Photo: It still takes a pardon from the governor for nearly a quarter of a million former felons, including Mike Hiser (at podium), to get their right to vote back. Hiser is participating in a rally at the state Capitol on Thursday in support of a bill calling for a public vote on the automatic restoration of voting rights. Photo courtesy of Kentuckians For The Commonwealth.
Photo: It still takes a pardon from the governor for nearly a quarter of a million former felons, including Mike Hiser (at podium), to get their right to vote back. Hiser is participating in a rally at the state Capitol on Thursday in support of a bill calling for a public vote on the automatic restoration of voting rights. Photo courtesy of Kentuckians For The Commonwealth.
February 26, 2015

FRANKFORT, Ky. - Convicted of multiple nonviolent felonies, Mike Hiser spent four years in prison. Released in 2007, he says he's paid restitution and is off parole. Hiser says it's "un-American" that Kentucky does not automatically restore the voting rights of former felons like him.

"For us to say we live in a democracy but then to deny 250,000 people the right to vote, well, that's not democratic," says Hiser.

The House passed legislation two weeks ago, on an 86-to-12 vote, to allow Kentuckians to decide the issue. It was the ninth such vote in the last eight years.

Hiser is among those rallying today at the state Capitol hoping to convince the Senate the time has come to go along with the House. Last year the Senate did pass a bill, but made changes including adding a five-year waiting period. The House refused to accept that change, a decision Hiser agreed with.

"We don't need to reinvent the wheel," he says. "Parole already makes you wait and if you mess up on parole they lock you back up."

This year the House rejected an amendment during its own floor debate that would have added a three-year waiting period. The House bill would not give former felons who committed intentional murder or sex crimes automatic restoration of their right to vote.
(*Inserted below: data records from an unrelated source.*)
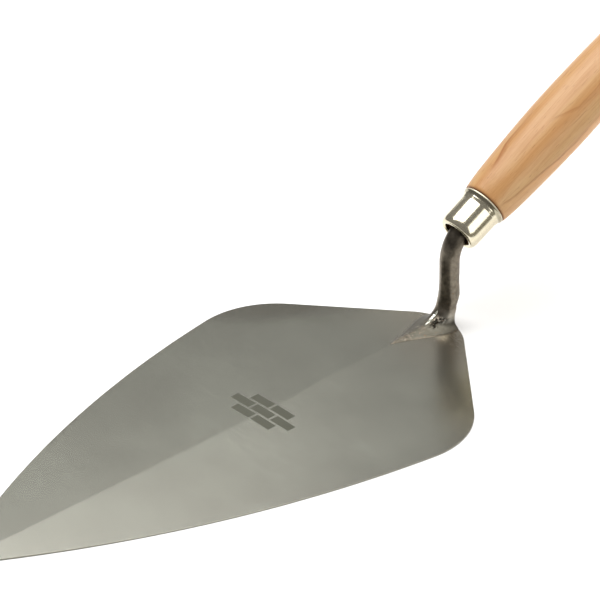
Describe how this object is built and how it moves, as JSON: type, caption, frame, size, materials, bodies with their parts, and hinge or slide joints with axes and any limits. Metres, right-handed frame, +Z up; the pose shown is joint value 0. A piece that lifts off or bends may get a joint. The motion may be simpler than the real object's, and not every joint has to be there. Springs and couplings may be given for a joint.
{
  "type": "brick trowel",
  "caption": "Brick trowel with a ridged, heart-backed steel blade, a cranked round shank, a flared steel ferrule and a turned wooden handle.",
  "frame": {"origin": "on the flat sole of the blade, on the centre line, 10.4 mm in from the heel edge, under the shank's foot", "axes": "+X forward along the ridge to the toe, +Z up out of the sole, Y across the blade; the plane Y = 0 is the plane of symmetry"},
  "size_m": [0.4147, 0.1472, 0.1245],
  "materials": {
    "blade_steel": "satin ground, with fine cross scratches and a faint brown heat tint at the heel",
    "forged_steel": "ground satin at the foot, dark forging scale on the neck, with a ragged edge between them",
    "weld_metal": "ground almost flush, slightly pitted",
    "ferrule_plate": "bright nickel plate",
    "handle_wood": "pale tan hardwood under satin lacquer"
  },
  "bodies": {
    "root": {"blade": "blade_steel", "shank": "forged_steel", "foot_weld": "weld_metal", "ferrule": "ferrule_plate", "handle": "handle_wood"}
  },
  "joints": []
}
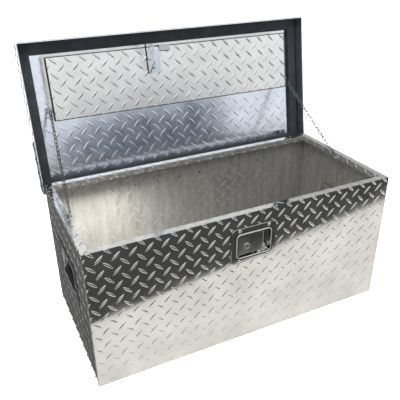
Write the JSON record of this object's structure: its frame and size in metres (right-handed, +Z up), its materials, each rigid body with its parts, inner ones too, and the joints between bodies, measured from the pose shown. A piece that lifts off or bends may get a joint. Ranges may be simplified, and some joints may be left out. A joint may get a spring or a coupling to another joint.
{
  "type": "truck tool box",
  "caption": "Tread-plate chest with a hinged pan lid, flush paddle latch, recessed folding end handles, foam seal and lid chains.",
  "frame": {"origin": "centre of the underside of the box body", "axes": "+X to the right along the box, seen from the front; the front with the latch faces -Y; +Z up; the lid stands open at rest"},
  "size_m": [0.77, 0.456, 0.6636],
  "materials": {
    "tread_plate": "bright rolled tread plate",
    "hinge_metal": "mill",
    "rivet_metal": "polished",
    "latch_metal": "polished stainless",
    "lock_chrome": "polished",
    "handle_metal": "zinc plated",
    "zinc_steel": "bright zinc plated",
    "chain_steel": "zinc plated",
    "foam_seal": "closed-cell foam",
    "gasket_rubber": "matt",
    "vinyl_grip": "satin vinyl"
  },
  "bodies": {
    "box": {"end_panel_left": "tread_plate", "end_panel_right": "tread_plate", "wrap_sheet": "tread_plate", "hinge_leaf_box": "hinge_metal", "hinge_pin": "zinc_steel", "hinge_rivets_box": "rivet_metal", "latch_gasket": "gasket_rubber", "latch_dish": "latch_metal", "latch_studs": "rivet_metal", "latch_housing": "zinc_steel", "paddle_pin": "zinc_steel", "paddle_spring": "zinc_steel", "bolt_spring": "zinc_steel", "handle_pan_left": "handle_metal", "handle_pan_right": "handle_metal", "handle_rivets_left": "rivet_metal", "handle_rivets_right": "rivet_metal", "chain_anchor_box_left": "zinc_steel", "chain_anchor_box_right": "zinc_steel", "chain_left": "chain_steel", "chain_right": "chain_steel"},
    "lid": {"lid_shell": "tread_plate", "seal_front": "foam_seal", "seal_back": "foam_seal", "seal_left": "foam_seal", "seal_right": "foam_seal", "stiffener": "tread_plate", "striker": "zinc_steel", "striker_screws": "zinc_steel", "stop_clip": "handle_metal", "hinge_leaf_lid": "hinge_metal", "hinge_rivets_lid": "rivet_metal", "chain_anchor_lid_left": "zinc_steel", "chain_anchor_lid_right": "zinc_steel"},
    "paddle": {"paddle": "latch_metal", "lock_barrel": "lock_chrome"},
    "lock": {"lock_plug": "lock_chrome", "lock_cam": "zinc_steel"},
    "bolt": {"slide_bolt": "zinc_steel"},
    "bail_left": {"bail_left": "zinc_steel", "grip_left": "vinyl_grip"},
    "bail_right": {"bail_right": "zinc_steel", "grip_right": "vinyl_grip"}
  },
  "joints": [
    {"name": "lid_hinge", "type": "hinge", "parent": "box", "child": "lid", "pos_m": [0, 0.1755, 0.314], "axis": [1, 0, 0], "range_deg": [0, 100], "deforming": ["chain_left", "chain_right"]},
    {"name": "paddle_pivot", "type": "hinge", "parent": "box", "child": "paddle", "pos_m": [-0.035, -0.1655, 0.264], "axis": [0, 0, -1], "range_deg": [0, 24], "stiffness_Nm_per_rad": 0.3, "springref_deg": -17.19},
    {"name": "bolt_slide", "type": "slide", "parent": "box", "child": "bolt", "axis": [1, 0, 0], "range_m": [0, 0.011], "deforming": ["bolt_spring"]},
    {"name": "lock_turn", "type": "hinge", "parent": "paddle", "child": "lock", "pos_m": [-0.017, -0.172, 0.26], "axis": [0, 1, 0], "range_deg": [0, 90]},
    {"name": "handle_left_swing", "type": "hinge", "parent": "box", "child": "bail_left", "pos_m": [-0.374, 0, 0.222], "axis": [0, 1, 0], "range_deg": [0, 90]},
    {"name": "handle_right_swing", "type": "hinge", "parent": "box", "child": "bail_right", "pos_m": [0.374, 0, 0.222], "axis": [0, -1, 0], "range_deg": [0, 90]}
  ],
  "couplings": [
    {"joint": "bolt_slide", "follows": "paddle_pivot", "m_per_rad": 0.0245}
  ]
}
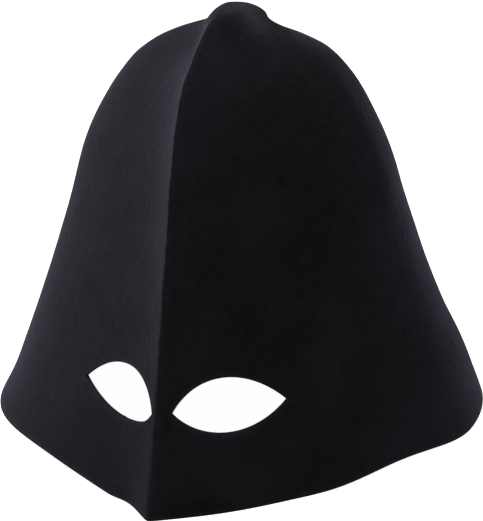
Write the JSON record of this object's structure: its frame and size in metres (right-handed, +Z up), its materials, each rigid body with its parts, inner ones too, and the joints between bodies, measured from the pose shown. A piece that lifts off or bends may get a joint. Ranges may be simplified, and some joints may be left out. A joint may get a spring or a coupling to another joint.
{
  "type": "felt hat with eye holes",
  "caption": "One-piece bell-shaped felt hood with a sharp front crease running over a small nub and two almond eye holes",
  "frame": {"origin": "middle of the bounding box, on the surface that the hem rests on", "axes": "+X to the side of the straighter eye hole, +Y from the front crease to the back, +Z up to the nub"},
  "size_m": [0.254, 0.2584, 0.215],
  "materials": {
    "felt": "matte black wool felt with a faint bluish fuzz sheen, cut edges unbound"
  },
  "bodies": {
    "root": {"felt_hood": "felt"}
  },
  "joints": []
}
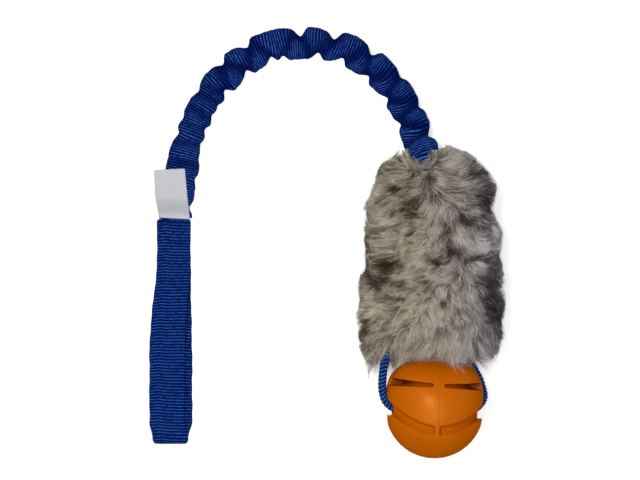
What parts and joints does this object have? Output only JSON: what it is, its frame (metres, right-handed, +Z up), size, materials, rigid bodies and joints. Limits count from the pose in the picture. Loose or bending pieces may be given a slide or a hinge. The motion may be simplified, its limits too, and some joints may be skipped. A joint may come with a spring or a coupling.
{
  "type": "bungee tug toy",
  "caption": "Dog tug toy: a folded webbing hand loop, a ruched elastic bungee, a stuffed fur tug and a grooved rubber ball that spins on a cord loop.",
  "frame": {"origin": "on the ground, under the middle of the box of the handle, label, fur, cord and ball; the bungee is left out of that box", "axes": "the toy lies down: +X from the handle to the fur, +Y towards the crown of the bungee's arch, +Z up from the ground"},
  "size_m": [0.2345, 0.2874, 0.0656],
  "materials": {
    "navy_webbing": "ribbed tubular webbing",
    "white_satin": "woven satin, bare",
    "white_elastic": "braided elastic cord",
    "mottled_fur": "long mottled pile",
    "white_wadding": "loose wadding",
    "black_strapping": "flat webbing",
    "blue_braid": "twisted cord",
    "orange_rubber": "satin moulded rubber"
  },
  "bodies": {
    "tug": {"fur_cover": "mottled_fur", "fur_filling": "white_wadding", "inner_strap": "black_strapping"},
    "bungee": {"bungee_sleeve": "navy_webbing", "bungee_core": "white_elastic", "sewn_label": "white_satin"},
    "handle": {"handle_webbing": "navy_webbing"},
    "ball_loop": {"ball_cord": "blue_braid"},
    "ball": {"ball": "orange_rubber"}
  },
  "joints": [
    {"name": "bungee_stretch", "type": "slide", "parent": "tug", "child": "bungee", "axis": [0, -1, 0], "range_m": [0, 0.15], "stiffness_N_per_m": 60, "deforming": ["bungee_sleeve", "bungee_core"]},
    {"name": "handle_flip", "type": "hinge", "parent": "bungee", "child": "handle", "pos_m": [-0.101, 0.0571, 0.0077], "axis": [1, 0, 0], "range_deg": [-100, 60]},
    {"name": "ball_swing", "type": "hinge", "parent": "tug", "child": "ball_loop", "pos_m": [0.073, -0.0321, 0.0328], "axis": [1, 0, 0], "range_deg": [-40, 30], "deforming": ["ball_cord"]},
    {"name": "ball_spin", "type": "hinge", "parent": "ball_loop", "child": "ball", "pos_m": [0.073, -0.0701, 0.0328], "axis": [0.9966, 0, -0.0819], "continuous": true}
  ]
}
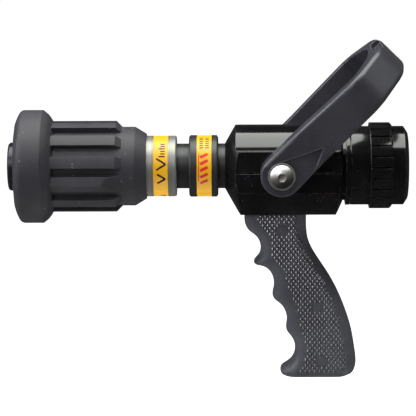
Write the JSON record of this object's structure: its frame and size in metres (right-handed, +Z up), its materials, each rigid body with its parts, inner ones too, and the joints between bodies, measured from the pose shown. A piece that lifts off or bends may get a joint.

Kentucky is one of four states that permanently denies the right to vote for everyone convicted of a felony, unless they receive a pardon from the governor. Hiser says he began that complicated process in 2012, but stopped, viewing it as unfair.

"Filling that thing out and asking for a right back is double jeopardy," he says.

The Voting Rights Rally today, organized by Kentuckians For The Commonwealth, begins at 1 p.m. in the Capitol Rotunda.